MATERIAL start
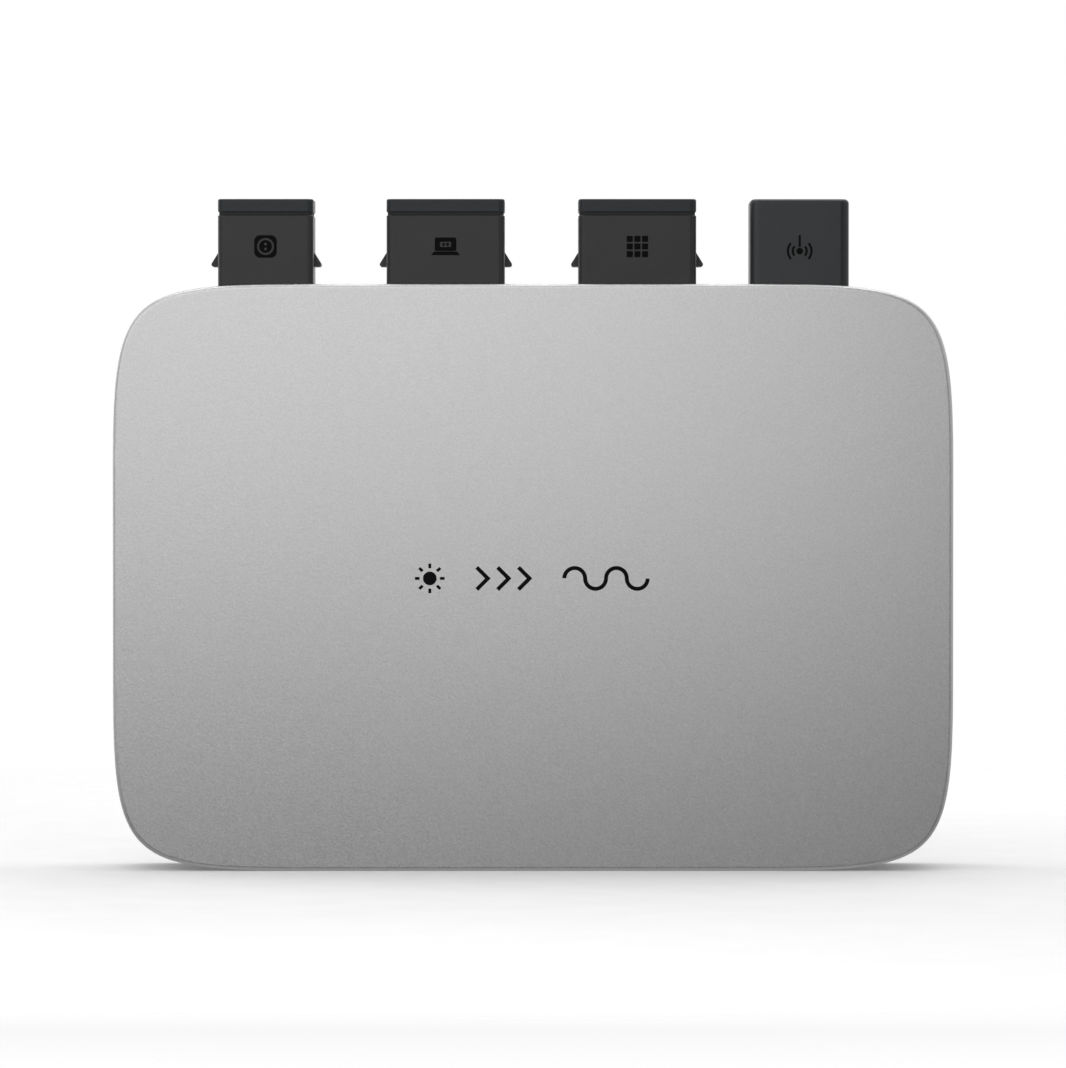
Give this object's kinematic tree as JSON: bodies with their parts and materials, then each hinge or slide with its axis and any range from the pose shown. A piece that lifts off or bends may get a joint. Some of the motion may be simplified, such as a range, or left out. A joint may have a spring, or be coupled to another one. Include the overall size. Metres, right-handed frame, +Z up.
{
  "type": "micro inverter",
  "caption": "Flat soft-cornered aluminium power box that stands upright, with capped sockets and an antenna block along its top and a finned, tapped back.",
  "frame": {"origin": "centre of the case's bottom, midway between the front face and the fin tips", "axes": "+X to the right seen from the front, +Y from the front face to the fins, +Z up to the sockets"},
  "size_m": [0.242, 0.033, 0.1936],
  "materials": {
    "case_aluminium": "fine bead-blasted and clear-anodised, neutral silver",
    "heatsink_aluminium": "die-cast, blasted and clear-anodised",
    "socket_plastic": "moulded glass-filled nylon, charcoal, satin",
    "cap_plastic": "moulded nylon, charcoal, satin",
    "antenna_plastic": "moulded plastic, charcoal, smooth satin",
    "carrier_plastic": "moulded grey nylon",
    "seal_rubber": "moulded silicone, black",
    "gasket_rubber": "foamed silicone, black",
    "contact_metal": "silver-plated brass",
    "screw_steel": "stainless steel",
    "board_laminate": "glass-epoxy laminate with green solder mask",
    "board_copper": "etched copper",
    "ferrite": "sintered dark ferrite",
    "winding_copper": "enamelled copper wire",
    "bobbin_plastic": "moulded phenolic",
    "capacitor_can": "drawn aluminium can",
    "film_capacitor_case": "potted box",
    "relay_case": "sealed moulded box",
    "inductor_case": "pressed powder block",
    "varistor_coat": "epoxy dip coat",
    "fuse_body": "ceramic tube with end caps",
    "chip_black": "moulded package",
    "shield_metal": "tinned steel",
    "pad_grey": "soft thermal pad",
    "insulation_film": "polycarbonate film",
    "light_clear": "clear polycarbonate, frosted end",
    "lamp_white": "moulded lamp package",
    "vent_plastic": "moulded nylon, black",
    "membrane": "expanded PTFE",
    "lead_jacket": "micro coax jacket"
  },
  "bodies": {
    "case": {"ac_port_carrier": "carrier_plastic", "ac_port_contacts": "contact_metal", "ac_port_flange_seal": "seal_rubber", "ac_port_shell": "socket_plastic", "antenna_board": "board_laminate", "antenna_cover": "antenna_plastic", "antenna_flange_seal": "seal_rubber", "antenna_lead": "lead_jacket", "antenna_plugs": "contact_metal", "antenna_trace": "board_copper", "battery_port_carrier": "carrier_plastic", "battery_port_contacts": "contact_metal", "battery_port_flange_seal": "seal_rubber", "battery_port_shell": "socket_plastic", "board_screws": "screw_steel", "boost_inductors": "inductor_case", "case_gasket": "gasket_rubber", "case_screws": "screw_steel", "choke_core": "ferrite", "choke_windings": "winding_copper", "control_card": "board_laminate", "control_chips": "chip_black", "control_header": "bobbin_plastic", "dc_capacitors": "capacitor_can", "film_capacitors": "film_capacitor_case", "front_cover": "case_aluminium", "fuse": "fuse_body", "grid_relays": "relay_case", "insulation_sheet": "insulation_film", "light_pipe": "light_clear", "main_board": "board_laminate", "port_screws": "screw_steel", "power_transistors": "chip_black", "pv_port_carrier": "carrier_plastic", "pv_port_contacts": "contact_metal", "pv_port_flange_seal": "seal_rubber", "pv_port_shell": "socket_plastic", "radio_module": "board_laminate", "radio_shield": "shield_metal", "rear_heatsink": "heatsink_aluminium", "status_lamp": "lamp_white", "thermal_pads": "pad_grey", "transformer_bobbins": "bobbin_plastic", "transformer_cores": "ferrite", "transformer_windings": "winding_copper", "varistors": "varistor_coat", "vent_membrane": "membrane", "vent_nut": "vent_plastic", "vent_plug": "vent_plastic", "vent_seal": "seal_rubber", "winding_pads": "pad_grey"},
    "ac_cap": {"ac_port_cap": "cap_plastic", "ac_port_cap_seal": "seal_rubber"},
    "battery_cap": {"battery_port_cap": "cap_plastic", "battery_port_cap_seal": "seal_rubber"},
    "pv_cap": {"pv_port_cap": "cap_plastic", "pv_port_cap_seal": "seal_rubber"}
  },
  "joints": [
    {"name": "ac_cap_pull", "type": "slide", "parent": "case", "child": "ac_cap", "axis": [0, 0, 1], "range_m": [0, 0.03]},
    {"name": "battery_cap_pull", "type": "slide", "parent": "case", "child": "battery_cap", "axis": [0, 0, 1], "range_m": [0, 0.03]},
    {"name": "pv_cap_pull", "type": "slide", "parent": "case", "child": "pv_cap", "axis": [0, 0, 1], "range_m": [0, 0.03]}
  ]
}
MATERIAL end
■ **EXERCISE DIRECTIONS**
Each line of the material should be echoed exactly.

■ **THE SOLUTION**
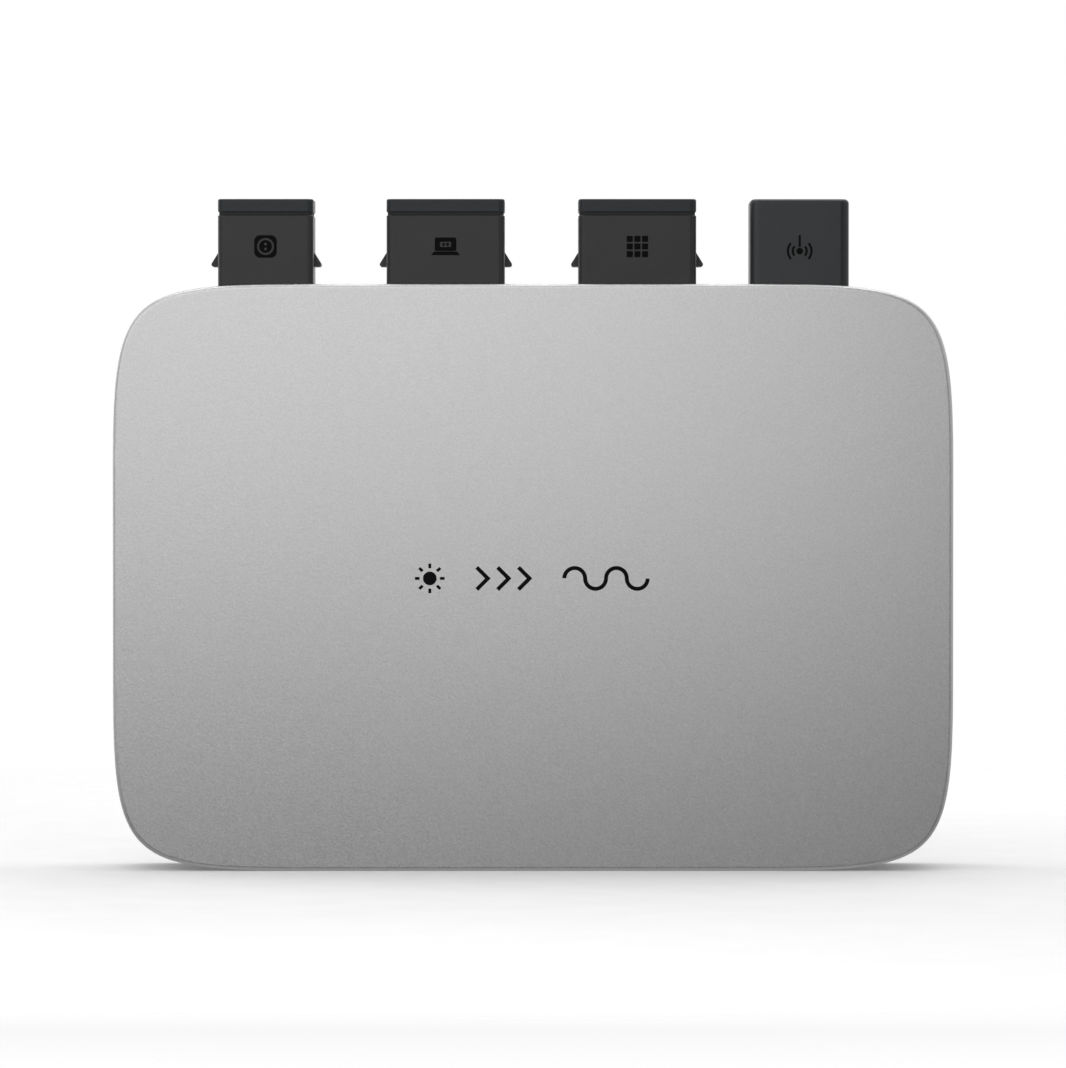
Give this object's kinematic tree as JSON: bodies with their parts and materials, then each hinge or slide with its axis and any range from the pose shown. A piece that lifts off or bends may get a joint. Some of the motion may be simplified, such as a range, or left out. A joint may have a spring, or be coupled to another one. Include the overall size. Metres, right-handed frame, +Z up.
{
  "type": "micro inverter",
  "caption": "Flat soft-cornered aluminium power box that stands upright, with capped sockets and an antenna block along its top and a finned, tapped back.",
  "frame": {"origin": "centre of the case's bottom, midway between the front face and the fin tips", "axes": "+X to the right seen from the front, +Y from the front face to the fins, +Z up to the sockets"},
  "size_m": [0.242, 0.033, 0.1936],
  "materials": {
    "case_aluminium": "fine bead-blasted and clear-anodised, neutral silver",
    "heatsink_aluminium": "die-cast, blasted and clear-anodised",
    "socket_plastic": "moulded glass-filled nylon, charcoal, satin",
    "cap_plastic": "moulded nylon, charcoal, satin",
    "antenna_plastic": "moulded plastic, charcoal, smooth satin",
    "carrier_plastic": "moulded grey nylon",
    "seal_rubber": "moulded silicone, black",
    "gasket_rubber": "foamed silicone, black",
    "contact_metal": "silver-plated brass",
    "screw_steel": "stainless steel",
    "board_laminate": "glass-epoxy laminate with green solder mask",
    "board_copper": "etched copper",
    "ferrite": "sintered dark ferrite",
    "winding_copper": "enamelled copper wire",
    "bobbin_plastic": "moulded phenolic",
    "capacitor_can": "drawn aluminium can",
    "film_capacitor_case": "potted box",
    "relay_case": "sealed moulded box",
    "inductor_case": "pressed powder block",
    "varistor_coat": "epoxy dip coat",
    "fuse_body": "ceramic tube with end caps",
    "chip_black": "moulded package",
    "shield_metal": "tinned steel",
    "pad_grey": "soft thermal pad",
    "insulation_film": "polycarbonate film",
    "light_clear": "clear polycarbonate, frosted end",
    "lamp_white": "moulded lamp package",
    "vent_plastic": "moulded nylon, black",
    "membrane": "expanded PTFE",
    "lead_jacket": "micro coax jacket"
  },
  "bodies": {
    "case": {"ac_port_carrier": "carrier_plastic", "ac_port_contacts": "contact_metal", "ac_port_flange_seal": "seal_rubber", "ac_port_shell": "socket_plastic", "antenna_board": "board_laminate", "antenna_cover": "antenna_plastic", "antenna_flange_seal": "seal_rubber", "antenna_lead": "lead_jacket", "antenna_plugs": "contact_metal", "antenna_trace": "board_copper", "battery_port_carrier": "carrier_plastic", "battery_port_contacts": "contact_metal", "battery_port_flange_seal": "seal_rubber", "battery_port_shell": "socket_plastic", "board_screws": "screw_steel", "boost_inductors": "inductor_case", "case_gasket": "gasket_rubber", "case_screws": "screw_steel", "choke_core": "ferrite", "choke_windings": "winding_copper", "control_card": "board_laminate", "control_chips": "chip_black", "control_header": "bobbin_plastic", "dc_capacitors": "capacitor_can", "film_capacitors": "film_capacitor_case", "front_cover": "case_aluminium", "fuse": "fuse_body", "grid_relays": "relay_case", "insulation_sheet": "insulation_film", "light_pipe": "light_clear", "main_board": "board_laminate", "port_screws": "screw_steel", "power_transistors": "chip_black", "pv_port_carrier": "carrier_plastic", "pv_port_contacts": "contact_metal", "pv_port_flange_seal": "seal_rubber", "pv_port_shell": "socket_plastic", "radio_module": "board_laminate", "radio_shield": "shield_metal", "rear_heatsink": "heatsink_aluminium", "status_lamp": "lamp_white", "thermal_pads": "pad_grey", "transformer_bobbins": "bobbin_plastic", "transformer_cores": "ferrite", "transformer_windings": "winding_copper", "varistors": "varistor_coat", "vent_membrane": "membrane", "vent_nut": "vent_plastic", "vent_plug": "vent_plastic", "vent_seal": "seal_rubber", "winding_pads": "pad_grey"},
    "ac_cap": {"ac_port_cap": "cap_plastic", "ac_port_cap_seal": "seal_rubber"},
    "battery_cap": {"battery_port_cap": "cap_plastic", "battery_port_cap_seal": "seal_rubber"},
    "pv_cap": {"pv_port_cap": "cap_plastic", "pv_port_cap_seal": "seal_rubber"}
  },
  "joints": [
    {"name": "ac_cap_pull", "type": "slide", "parent": "case", "child": "ac_cap", "axis": [0, 0, 1], "range_m": [0, 0.03]},
    {"name": "battery_cap_pull", "type": "slide", "parent": "case", "child": "battery_cap", "axis": [0, 0, 1], "range_m": [0, 0.03]},
    {"name": "pv_cap_pull", "type": "slide", "parent": "case", "child": "pv_cap", "axis": [0, 0, 1], "range_m": [0, 0.03]}
  ]
}